Furthermore, the company displayed V9 NAND solutions in QLC and TLC variants for compact SSDs and low-power designs. While HBM garners most media attention, these products reflect that AI is driving demand across the entire memory spectrum—from massive data centers with giant accelerators to portable devices and next-generation storage systems.
The clear takeaway is that SK Hynix aims to be more than just a component supplier for NVIDIA. It seeks to cover multiple layers of AI memory needs: HBM for training and high-performance accelerators, advanced NAND for inference and storage, LPCAMM2 for AI PCs, and specialized solutions for servers and compact systems.
The AI race is no longer just about having the fastest chip. It’s also about enabling those chips with sufficient data flow, manufacturing enough memory, packaging it efficiently thermally, and maintaining a resilient supply chain. In this landscape, SK Hynix’s 48 GB HBM4E with 4 TB/s bandwidth is more than a technical showcase; it signals that memory has become a central piece in the geopolitical and economic chess game of artificial intelligence.
Frequently Asked Questions
What did SK Hynix present at Computex 2026?

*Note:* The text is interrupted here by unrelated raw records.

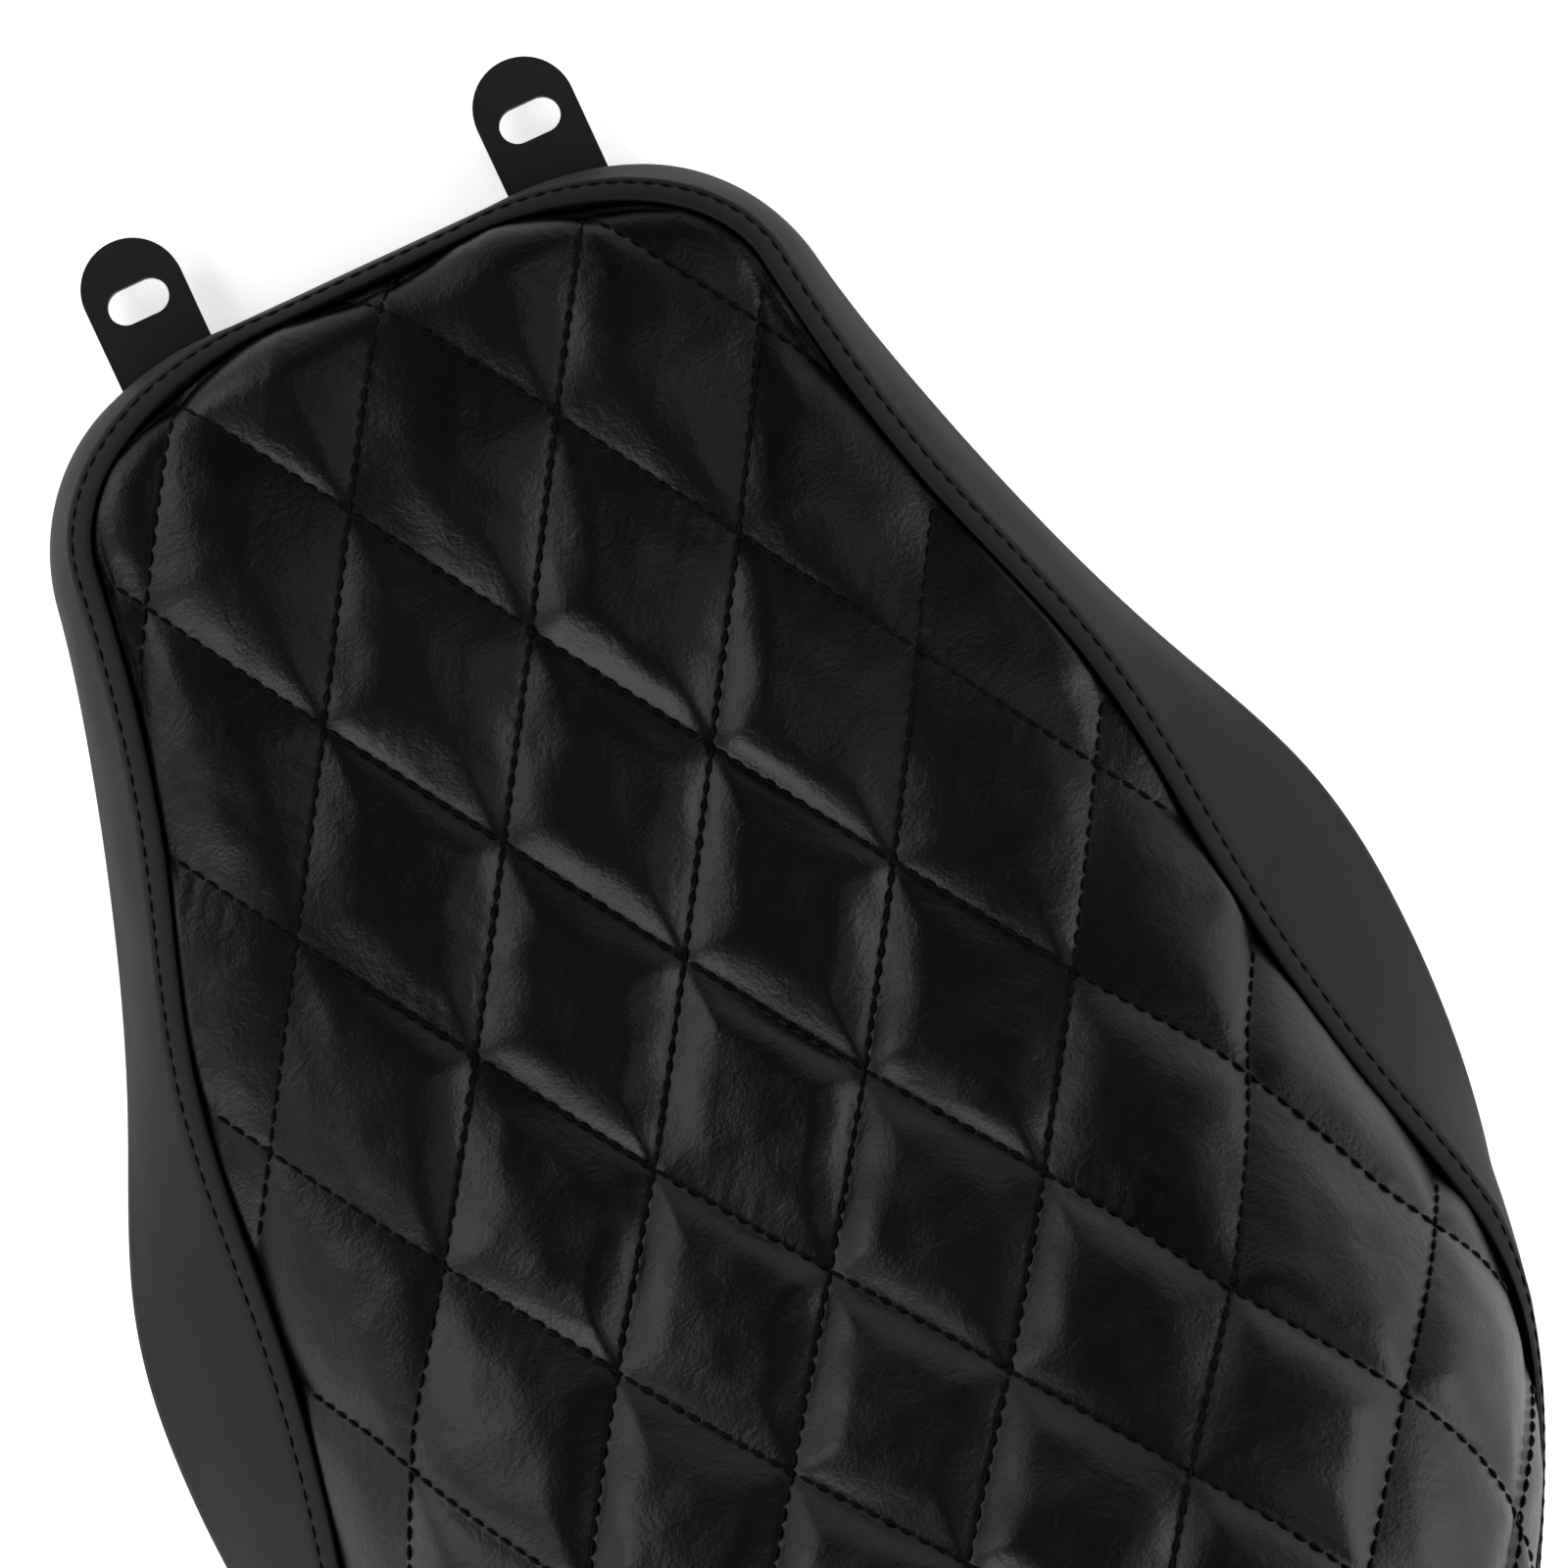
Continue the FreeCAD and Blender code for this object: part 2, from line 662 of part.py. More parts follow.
washer_low = -size("tab_thick") - size("washer_thick")
grip = COVER + size("pan_thick") + 3 * GAP
nut_low = grip + size("plate_thick")
web_low = UNDER_HEM - size("bumper_web")
rivets = rivet_places()
bumper_spots = [upright(x, at, web_low) for x, at in BUMPERS.values()]
for end, spots in (("front", front_spots), ("rear", tail_spots)):
    keep_group(f"{end}_tab_screws", screw, lifted(spots, washer_low))
    keep_group(f"{end}_tab_washers", washer, lifted(spots, washer_low))
    keep_group(f"{end}_tab_nuts", nut, lifted(spots, nut_low))
keep_group("hem_rivets", rivet, rivets)
keep_group("bumper_screws", tapping, bumper_spots)

# ------------------------------------------------------------ pan, foam and covers
lined = COVER + GAP
pan_room = lined + size("pan_thick")
quilt_room = lined + size("quilt_thick")
inside = hull(COVER, COVER, COVER, COVER)
lining = hull(lined, lined, lined, lined)
under_quilt = hull(pan_room, quilt_room, quilt_room, pan_room)
shell = between(hull(0, 0, 0, 0), inside)
under_cover = below_seam(-size("lap_lift"))

through = pan_room + 4 * GAP
screw_bore = size("screw_shank") / 2 + size("shank_clear")
rivet_bore = size("rivet_shank") / 2 + size("bore_clear")
tapping_bore = size("tapping_shank") / 2 + size("bore_clear")
screw_bores = [post(place, screw_bore, -1, through) for place in front_spots + tail_spots]
rivet_bores = [post(place, rivet_bore, -1, through) for place in rivets]
tapping_bores = [post(place, tapping_bore, 0, through + size("bumper_web"))
                 for place in bumper_spots]


def make_pan():
    """A tray: the plate under the foam and a low wall round it."""
    tray = between(lining, hull(*[pan_room] * 4)).cut(above_pan(size("pan_wall")))
    return tray.cut(screw_bores + rivet_bores + tapping_bores)


def make_main_foam():
    """The cushion, with pockets for what stands up from the pan."""
    room = size("pocket_clear")
    nut_room = size("nut_flats") / math.sqrt(3) + room
    nut_deep = nut_low + size("nut_tall") + size("screw_proud") + room
    tail_room = size("rivet_tail") / 2 + room
    tail_deep = grip + size("rivet_tail_tall") + room
    tapping_deep = size("tapping_reach") + room
    pockets = [post(place, nut_room, 0, nut_deep) for place in front_spots + tail_spots]
    pockets += [post(place, tail_room, 0, tail_deep) for place in rivets]
    pockets += [post(place, tapping_bore, 0, tapping_deep) for place in bumper_spots]
    foam_room = pan_room + GAP
    cushion = hull(foam_room, quilt_room + GAP, quilt_room + GAP, foam_room)
    return cushion.cut(pockets + [front_plate.Shape, rear_plate.Shape])


def hem_inside(inset):
    """The underside's skin zone within the hem, moved inwards."""
    return rim_prism(size("hem_width") + inset).cut(above_pan(size("pan_thick") / 2))


def make_side_band():
    """The wall round the foam, with its lap at the seam and its hem under the pan."""
    wall = between(hull(0, 0, 0, 0, size("lap_thick")), inside)
    wall = wall.common(below_seam(-size("lap_lift") - GAP))
    return wall.cut([hem_inside(0)] + rivet_bores)


def make_liner():
    """The sheet that covers the underside between the hems."""
    return shell.common(hem_inside(GAP)).cut(screw_bores + tapping_bores)


keep_shape("seat_pan", make_pan())
keep_shape("main_foam", make_main_foam())
keep_shape("quilt_foam", lining.cut(under_cover).cut(under_quilt))
keep_shape("top_cover", shell.cut(under_cover))
keep_shape("side_band", make_side_band())
keep_shape("underside_liner", make_liner())

# ------------------------------------------------------------ check and write
doc.recompute()
for thing in doc.Objects:
    if "Invalid" in thing.State or "Error" in thing.State:
        raise RuntimeError(f"{thing.Label} did not compute: {thing.State}")
for label, thing in PARTS.items():
    if thing.Shape.isNull() or not thing.Shape.isValid():
        raise RuntimeError(f"{label} has no valid shape")
os.makedirs("parts", exist_ok=True)
for label, thing in PARTS.items():
    thing.Shape.exportStep(f"parts/{label}.step")
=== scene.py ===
import math

import bpy
import numpy as np
from mathutils import Matrix, Vector
from mathutils.kdtree import KDTree


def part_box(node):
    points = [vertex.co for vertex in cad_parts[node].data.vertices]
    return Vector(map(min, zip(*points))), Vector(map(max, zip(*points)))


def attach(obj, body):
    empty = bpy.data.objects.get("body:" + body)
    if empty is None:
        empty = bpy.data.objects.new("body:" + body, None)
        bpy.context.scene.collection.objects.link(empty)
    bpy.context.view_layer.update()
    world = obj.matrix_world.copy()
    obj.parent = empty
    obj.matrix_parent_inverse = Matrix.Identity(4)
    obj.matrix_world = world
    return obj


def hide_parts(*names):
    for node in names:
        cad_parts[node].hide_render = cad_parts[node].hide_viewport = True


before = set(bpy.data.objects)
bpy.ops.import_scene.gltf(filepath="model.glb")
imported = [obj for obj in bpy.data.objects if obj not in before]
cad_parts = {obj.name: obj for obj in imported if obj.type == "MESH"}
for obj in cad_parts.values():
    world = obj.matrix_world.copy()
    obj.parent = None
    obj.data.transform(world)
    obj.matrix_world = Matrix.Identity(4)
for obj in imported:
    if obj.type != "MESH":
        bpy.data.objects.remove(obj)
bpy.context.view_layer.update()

# Lengths are in millimetres until a mesh is made. A station is the distance from
# the nose edge towards the tail; x and z are the frame's own.
MM = 0.001
UP = np.array([0.0, 0.0, 1.0])

# ---------------------------------------------------------------- the seat's outline
PAN_LOW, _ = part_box("seat_pan")
BAND_LOW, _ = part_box("side_band")
COVER_THICK = 1.2
NOSE_Y = BAND_LOW.y / MM
LENGTH = 482.0
PAN_Z = PAN_LOW.z / MM
BEND_START, BEND_RADIUS, BEND = 310.0, 300.0, math.radians(15)
TAIL_START = 250.0
NOSE_CORNER, SEAM_CORNER, SEAM_CORNER_WIDE = 42.0, 40.0, 58.0
NOSE_LEAN, LEAN_END = 5.5, 60.0
NOSE_ROUNDING, TAIL_ROUNDING = 15.0, 92.0
EDGE_POWER = 0.75

# (station, value) pairs, as in the CAD model
RIM_FLANK = ((0, 96), (47, 101.7), (75, 108.3), (118, 121.3), (160, 137.5), (203, 155.8),
             (231, 161), (260, 161.8), (300, 161), (345, 157), (400, 150.5), (482, 149))
SEAM_FLANK = ((0, 82.5), (46, 87.2), (104, 98.8), (160, 115.7), (217, 122), (245, 125.8),
              (274, 132.5), (302, 143), (331, 152.5), (360, 154), (400, 149.5), (482, 148))
SEAM_HEIGHT = ((0, 36.5), (60, 39), (120, 41.5), (180, 45), (240, 49), (280, 49.5), (320, 48),
               (350, 48), (380, 51), (420, 58), (450, 65), (482, 72))
CROWN_HEIGHT = ((0, 45), (40, 47), (80, 48.5), (120, 51), (160, 56), (200, 64.5),
                (240, 80.5), (280, 102), (320, 125), (355, 141), (390, 150), (420, 152),
                (450, 150), (482, 146))
SQUARENESS = ((0, 5), (60, 5), (150, 5.4), (200, 5.2), (250, 4.4), (300, 3.2), (340, 2.7),
              (390, 2.4), (482, 2.2))
BELLY = ((0, 0), (300, 0), (340, 3), (390, 6), (440, 7), (482, 6))


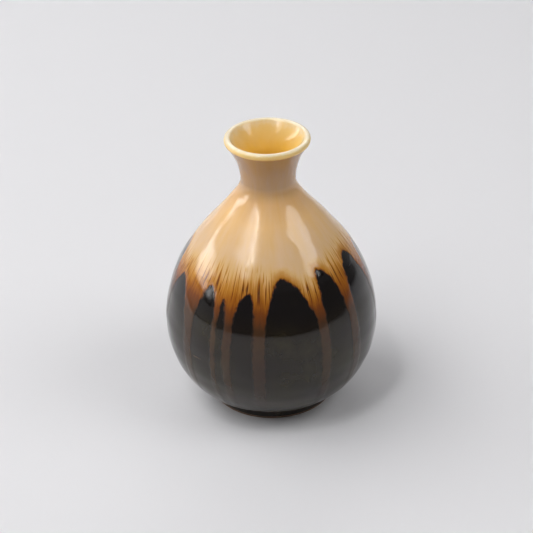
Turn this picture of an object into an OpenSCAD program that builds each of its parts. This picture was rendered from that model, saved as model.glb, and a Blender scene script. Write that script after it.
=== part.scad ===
// Round-bellied sake bottle: stoneware thrown in three pieces and covered in four coats of glaze.
// The base curve is the outside of the glazed bottle, from the foot up to the lip.
// Every shell below is cut from that curve and its offsets, so neighbours share their faces.

/* [Overall] */
// Height from the table to the top of the lip
height = 130; // [108:1:156]
// Widest outside diameter of the belly, over the glaze
belly_d = 96; // [80:1:116]
// Height of the widest ring above the table
belly_z = 40.5; // [34:0.5:49]

/* [Neck and mouth] */
// Outside diameter of the waist of the neck, over the glaze
neck_d = 24.8; // [21:0.2:30]
// Distance from the top of the lip down to the waist
neck_drop = 20.4; // [17:0.2:25]
// Outside diameter of the mouth, over the glaze
mouth_d = 37.8; // [32:0.2:46]
// Thickness of the rolled lip, over the glaze
lip_t = 3.1; // [2.6:0.1:4.2]

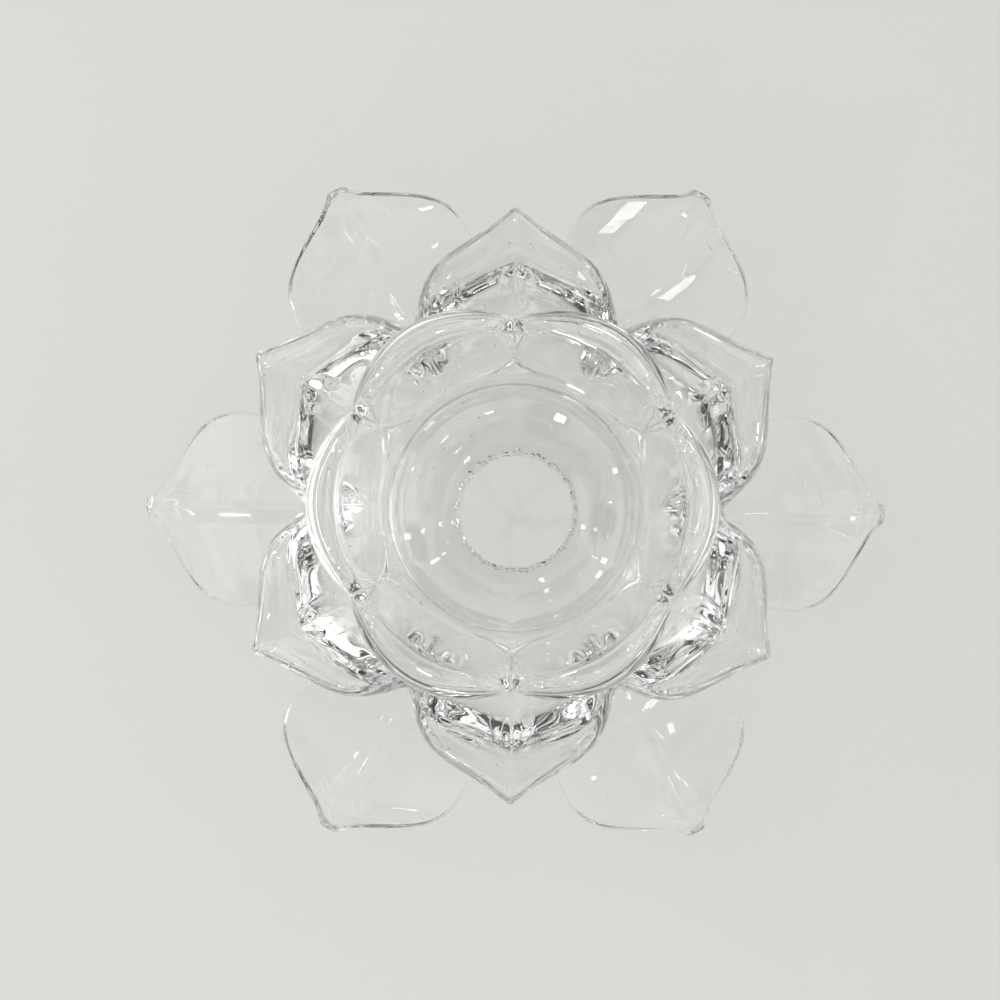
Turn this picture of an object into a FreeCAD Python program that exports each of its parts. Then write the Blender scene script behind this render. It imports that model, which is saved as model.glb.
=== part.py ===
"""Clear glass lotus tealight holder: three pressed glass tiers stacked on one axis and bonded with adhesive.

The frame is upright, +Z up, with its origin on the axis at the underside of the foot.
The outer petals lie at 0, 60, 120 ... degrees from +X, and the middle petals lie between them.
"""
import FreeCAD, Part
import math
import os

import Sketcher
from FreeCAD import Placement, Rotation, Vector

PETALS = 6
HALF_PITCH_DEG = 180 / PETALS

# Driving dimensions in millimetres: alias, value, meaning.
SIZES = [
    ("bond_radius", 9.3, "edge of both adhesive films"),
    ("bond_film", 0.2, "thickness of an adhesive film"),
    ("boss_radius", 9.8, "flat bonded boss in the middle of each tier"),
    ("clear_of_part", 80, "radius that a gap's cutter reaches out to"),
    # Outer tier
    ("foot_radius", 21, "flat ground foot"),
    ("foot_flare", 2, "how far the foot's side leans out"),
    ("foot_depth", 3.4, "height at which the saucer leaves the foot"),
    ("outer_boss_top", 9, "top of the outer tier's boss"),
    ("saucer_top", 7, "upper side of the saucer beside the boss"),
    ("saucer_flat", 20, "radius at which the petals start to rise"),
    ("outer_reach", 60, "outer petal tips, from the axis"),
    ("outer_tip_top", 20.5, "upper side of the outer tips"),
    ("outer_tip_wall", 2.6, "height of the glass at the outer tips"),
    ("saucer_curve", 110, "rise of the petals, as an arc"),
    ("nub_half_width", 1, "blunt end of an outer petal"),
    ("neck_reach", 56.5, "narrow neck behind the nub"),
    ("neck_half_width", 4.6, "half the petal's width at its neck"),
    ("neck_curve", 9, "hollow side of the nub"),
    ("wide_reach", 45.5, "widest place of an outer petal"),
    ("wide_half_width", 16, "half the petal's greatest width"),
    ("shoulder_curve", 14, "round shoulder of an outer petal"),
    ("waist_reach", 28, "narrow waist near the saucer"),
    ("waist_half_width", 10.5, "half the petal's width at its waist"),
    ("flank_curve", 45, "side of an outer petal below its widest place"),
    ("outer_root_curve", 5, "round root of the gap between outer petals"),
    # Middle tier
    ("middle_floor", 19, "inside floor of the middle bowl"),
    ("belly_radius", 34.5, "where the bowl's outside turns to flare"),
    ("belly_height", 31.5, "height of that place"),
    ("belly_curve", 34, "round belly of the bowl"),
    ("flare_curve", 40, "outward flare of the middle petals"),
    ("middle_reach", 46.5, "middle petal tips, from the axis"),
    ("middle_tip_top", 51, "height of the middle tips"),
    ("middle_tip_wall", 3, "height of the glass at the middle tips"),
    ("inner_belly_radius", 30.8, "inside of the bowl where it turns to flare"),
    ("inner_belly_height", 35, "height of that place"),
    ("inner_belly_curve", 28, "round inside of the bowl"),
    ("floor_radius", 11, "flat inside floor of the middle bowl"),
    ("point_half_width", 0.8, "blunt point of a middle petal"),
    ("edge_reach", 39.4, "end of a middle petal's straight edge"),
    ("edge_half_width", 11.4, "half the petal's width there"),
    ("middle_shoulder_reach", 34.5, "widest place of a middle petal"),
    ("middle_shoulder_half_width", 15.2, "half the petal's greatest width"),
    ("middle_shoulder_curve", 9, "round shoulder of a middle petal"),
    ("saddle_reach", 35.7, "start of the saddle between two middle petals"),
    ("saddle_half_width", 3.8, "half the saddle's width there"),
    ("saddle_curve", 4, "round root of the saddle"),
    # Candle cup
    ("seat_radius", 19.6, "straight wall that takes a 38 mm tealight"),
    ("seat_top", 43.5, "top of the straight wall"),
    ("cup_floor", 30, "inside floor of the cup"),
    ("floor_round", 1.5, "rounding between the floor and the wall"),
    ("mouth_radius", 21.6, "mouth of the cup"),
    ("mouth_height", 46.5, "height of the mouth"),
    ("crest_radius", 28, "highest ring of the lobes"),
    ("crest_height", 58, "overall height"),
    ("crest_inner_curve", 14, "inner side of a lobe's crest"),
    ("crest_outer_curve", 9, "outer side of a lobe's crest"),
    ("lobe_radius", 32.4, "outermost side of the lobes"),
    ("lobe_height", 50, "height of the outermost side"),
    ("cup_foot_radius", 12, "start of the cup's round underside"),
    ("cup_foot_rise", 0.4, "height of that start above the cup's base"),
    ("cup_foot_curve", 14, "round underside of the cup"),
    ("waist_radius", 23.2, "outside of the cup's wall, under the lip"),
    ("waist_height", 31, "height at which the lip starts to spread"),
    ("lip_curve", 27, "spreading underside of the lip"),
    ("notch_radius", 28.8, "crease between two lobes"),
    ("lobe_curve", 17.5, "round side of a lobe, seen from above"),
    ("lobe_crown", 32.9, "where two of those round sides would meet"),
]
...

They showcased a 48 GB HBM4E solution in a 12-layer stack, using 32 Gb chips with speeds up to 16 Gbps per pin and a maximum indicated bandwidth of 4 TB/s.
Why is HBM4E important for AI?
Because AI accelerators need to move huge amounts of data between memory and processors. Greater bandwidth and capacity enable better feeding of next-gen GPUs and chips.
How does it relate to NVIDIA Rubin Ultra?
HBM4E is positioned as a key memory component for future platforms beyond Rubin, like Rubin Ultra. SK Hynix aims to maintain its role as NVIDIA’s main memory supplier for advanced AI systems.
What are AI-N B or HBF?
They’re NAND-based high-bandwidth memory solutions designed to bring more capacity closer to AI compute, primarily for inference. They complement rather than replace HBM.